At 1 year, rates of adverse ischemic events per 1,000 person-years were 12.6 for those at low ischemic risk, 24.1 for those at intermediate risk, and 66.1 for those at high risk. Similarly, rates of bleeding at 1 year were 11.0, 23.9, and 66.2, for the groups with low, intermediate, and high bleeding risk.

When bleeding risk was high and ischemic risk was low or intermediate, hypothetical treatment with ticagrelor or prasugrel instead of clopidogrel was estimated to result in 1.13 to 2.08 additional quality-adjusted life-years (QALYs) lost per 1,000 patients treated in 1 year. However, when ischemic and bleeding risks were comparable, ticagrelor and prasugrel had a favorable effect on QALYs over clopidogrel.

An average ischemic event was estimated to cost about USD $22,000, while a major bleeding event cost about USD $12,000. Whenever ischemic risk exceeded bleeding risk, ticagrelor and prasugrel were judged to be cost-effective in comparison to clopidogrel, with an estimated savings in the form of event reduction for every 1,000 high-ischemic-risk patients at low-to-intermediate bleeding risk exceeding USD $200,000. Baber and colleagues suggest that optimizing antiplatelet therapy selection in those at high ischemic risk would trim annual adverse event costs by USD $44,000 per 1,000 patients in the overall population. The opposite cost scenario was observed when individual bleeding risk outpaced ischemic risk.

The Difficulties of Changing Practice Behaviors

To TCTMD, Baber said the results should make clinicians and payers stop and think about how antiplatelet therapies are being prescribed to individual patients.

“We as clinicians seem to be underutilizing [ticagrelor and prasugrel], and we tend to preferentially give them to low-risk patients,” he said. “One of the reasons for even doing this paper was to find ways to incentivize providers from a cost perspective.”

But he admitted that changing practice is difficult. “This is a simulation, it’s experimental. You would need to do a prospective randomized trial to prove it. That would be a pretty big endeavor and you would have to get people to agree to listen to the algorithm rather than their own intuition and that’s really hard to do,” Baber explained.

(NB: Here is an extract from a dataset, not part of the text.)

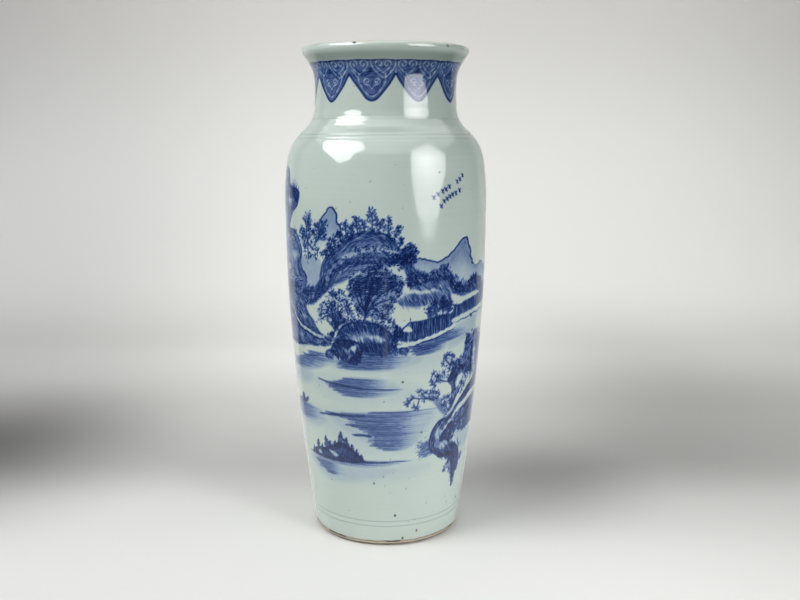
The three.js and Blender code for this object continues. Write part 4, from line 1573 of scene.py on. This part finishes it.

In addition to financial incentives for payers, reorienting quality metrics toward treating patients appropriate to their level of risk may help change prescribing behavior and shift the focus from relying on an all-clopidogrel approach, he said, adding that “time and getting more comfortable with these medications” may be another factor.

Cutlip observed that improving clinical skills is another big piece of the puzzle. “The better we can do estimating both bleeding and ischemic risk for individual patients, the more we can apply the concepts that are developed in this paper,” he said. “We're very concerned about increased bleeding risk, but we probably don't have a very good handle on what that really means.”

Despite the availability of a number of bleeding-risk calculators, both Baber and Cutlip said the lack of a standardized approach to assessing that risk remains a significant problem.

“To be frank, I don’t know how often [calculators] are even being used in clinical practice to address this fundamental issue of the risk-treatment paradox,” Baber said. The ongoing MASTER DAPT trial is incorporating various existing risk scores in a population of PCI patients at high risk for bleeding, he added, and “could perhaps provide some randomized evidence base around the questions that our paper introduces.”

Sources
Disclosures
  • The study was supported by Bristol-Myers Squibb and Sanofi-Aventis.
  • Baber and Cutlip report no relevant conflicts of interest.